Ameritrade profit jumps 65 percent

From Wire Reports The Spokesman-Review

A surge in stock trading last fall helped online brokerage TD Ameritrade Holding Corp. generate a 65 percent increase in its quarterly net income.

The Omaha-based company said Thursday that asset-based revenue also continued to grow and accounted for more than half of its revenue in the October-December period.

But some analysts questioned whether Ameritrade could replicate its results, and the company’s stock suffered as concerns about the ongoing credit crisis hurt stock prices.

Ameritrade’s shares fell $1.65, or 8.7 percent, to $17.34 Thursday.

Ameritrade reported $240.8 million in net income, or 40 cents per share, in the quarter that ended Dec. 31. That was up from $145.6 million, or 24 cents per share, in the same period a year ago.

Revenue increased 20 percent, to $641.6 million, from last year’s $535.2 million.

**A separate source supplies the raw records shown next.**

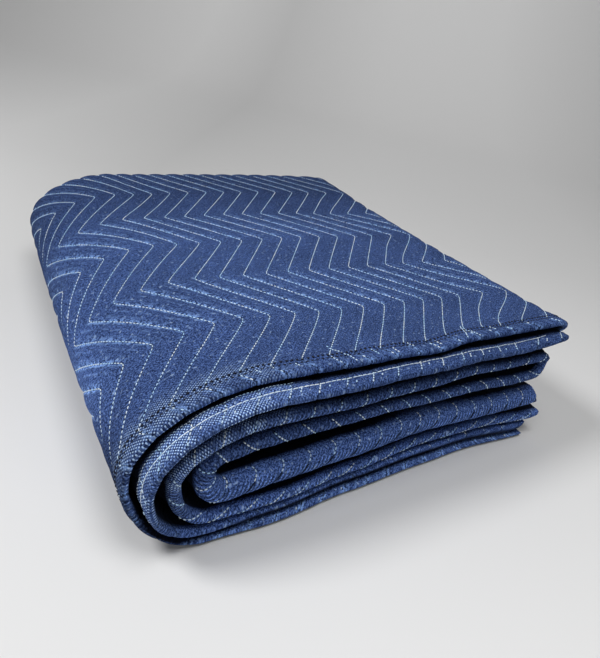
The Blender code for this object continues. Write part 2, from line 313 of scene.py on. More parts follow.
def strip_middle(v, along):
    """(Y, offset) of the cloth's middle at V along the strip."""
    e = edges_at(along)
    back_y = e["back"] - 1.5 * PITCH
    inner_y = e["back"] - INNER_BACK
    radius = (e["out_off"] - e["in_off"]) / 2 * PITCH
    loop_y = e["loop"] + radius
    half_loop = math.pi * radius / 2
    # hem A's layer
    y = v + (e["a"] - HEM_A_V) * (1 - ease(v, HEM_A_V, HEM_A_TRUE))
    y = y + (back_y - BACK_Y) * ease(v, BACK_TRUE_FROM, BACK_Y - BACK_TRUE_FROM)
    at = y, blend(e["a_off"], -1.5, ease(y, e["a"], HEM_BLEND)) * PITCH
    # outer back fold
    turn = math.pi * (v - BACK_START_V) / (BACK_END_V - BACK_START_V)
    fold = back_y + 1.5 * PITCH * np.sin(turn), -1.5 * PITCH * np.cos(turn)
    at = pick(v > BACK_START_V, fold, at)
    # from the back fold to the loop
    from_loop = v - LOOP_V
    true_out = LOOP_TRUE - half_loop
    part = (v - BACK_END_V) / (LOOP_V - LOOP_TRUE - BACK_END_V)
    run = blend(back_y - loop_y, true_out, np.clip(part, 0, 1))
    run = np.where(from_loop > -LOOP_TRUE, -from_loop - half_loop, run)
    rise = blend(e["out_off"], 1.5, smooth(run / LOOP_BLEND)) * PITCH
    at = pick(v > BACK_END_V, (loop_y + run, rise), at)
    # the loop
    turn = math.pi / 2 + from_loop / np.maximum(radius, 1e-6)
    centre = (e["out_off"] + e["in_off"]) / 2 * PITCH
    fold = loop_y - radius * np.sin(turn), centre + radius * np.cos(turn)
    at = pick(np.abs(from_loop) < half_loop, fold, at)
    # from the loop to the inner back fold
    part = (v - LOOP_V - LOOP_TRUE) / (INNER_START_V - LOOP_V - LOOP_TRUE)
    run = blend(true_out, inner_y - loop_y, np.clip(part, 0, 1))
    run = np.where(from_loop < LOOP_TRUE, from_loop - half_loop, run)
    rise = blend(e["in_off"], 0.5, smooth(run / LOOP_BLEND)) * PITCH
    at = pick(from_loop >= half_loop, (loop_y + run, rise), at)
    # inner back fold
    turn = math.pi * (v - INNER_START_V) / (INNER_END_V - INNER_START_V)
    fold = inner_y + 0.5 * PITCH * np.sin(turn), 0.5 * PITCH * np.cos(turn)
    at = pick(v > INNER_START_V, fold, at)
    # hem B's layer
    run = HEM_B_V - v
    y = inner_y - e["b"] - (HEM_B_V - INNER_END_V)
    y = e["b"] + run + y * smooth(run / HEM_B_TRUE)
    rise = blend(e["b_off"], -0.5, ease(y, e["b"], HEM_BLEND)) * PITCH
    return pick(v > INNER_END_V, (y, rise), at)


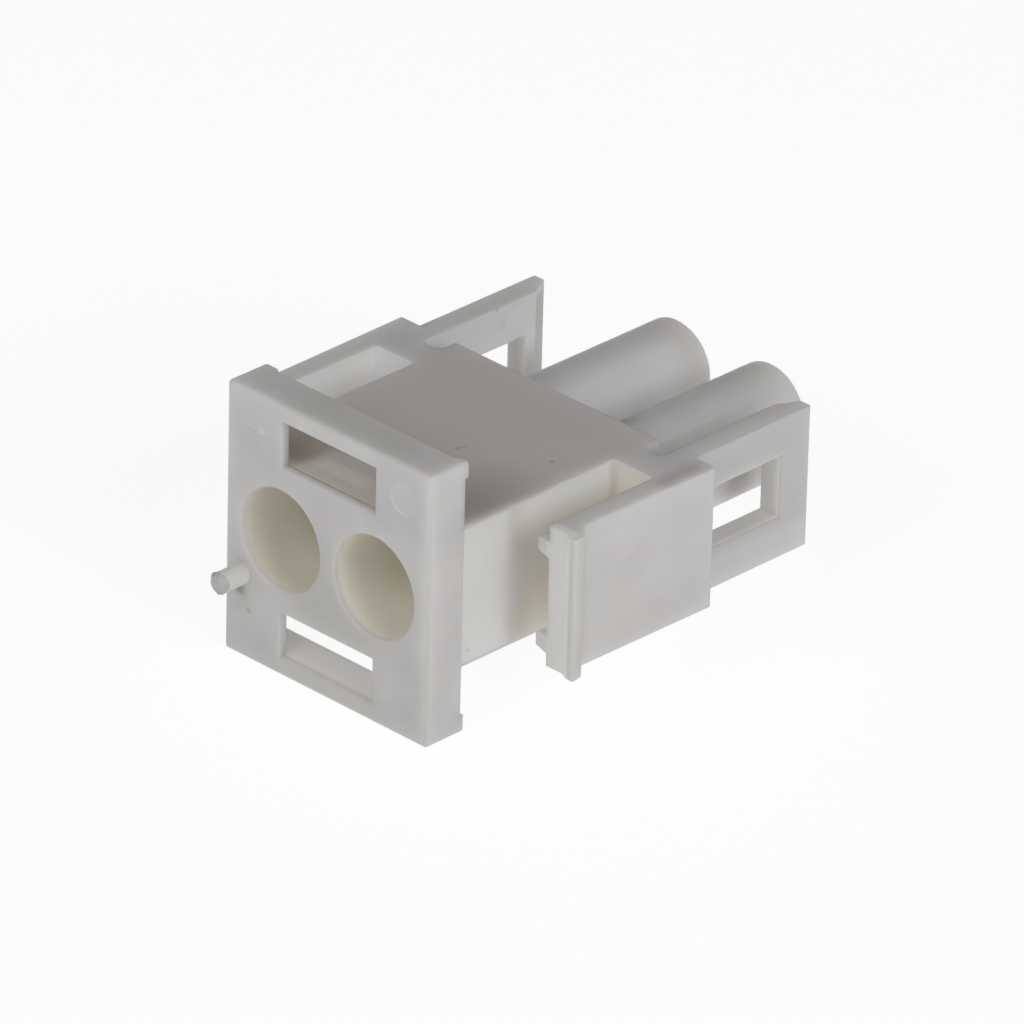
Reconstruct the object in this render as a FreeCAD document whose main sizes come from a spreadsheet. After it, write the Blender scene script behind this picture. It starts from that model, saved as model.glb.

On Thursday, the company said it expects to earn between $1.23 and $1.41 per share this year.

American Airlines, the nation’s largest carrier, doubled its fuel surcharge Thursday to $40 per round trip just days after a slightly larger increase led by United Airlines failed.

Spokesman Tim Smith said American’s fuel costs rose nearly 30 percent in the fourth quarter of last year, and 33 cents of every dollar American takes in goes to pay for fuel.

“If fourth-quarter fuel prices had stayed the same as the year before, it is conceivable that we would have been talking about a quarterly profit in the neighborhood of $180 million instead of the loss we actually reported,” Smith said. “We expect fuel prices to remain high and volatile.”

American parent AMR Corp. reported Wednesday that it lost $69 million in the fourth quarter, its first loss since early 2006.

General Motors Corp. plans to reduce its annual U.S. labor costs by another $5 billion by 2011, the company said Thursday.

Chairman and chief executive Rick Wagoner said a good chunk of the reduction will come from the new contract agreement reached last year with the United Auto Workers.

The contract shifts the obligation for about $46.7 billion in retired UAW workers health care from the company to the union, with the company pouring billions into a trust fund run by the union.

The trust, called a voluntary employees beneficiary association, takes over the health care obligation in 2010.

GM also anticipates that its spending on U.S. hourly and salaried pension and health care will drop from an average of $7 billion per year over the last 15 years to around $1 billion per year starting in 2010, the company said.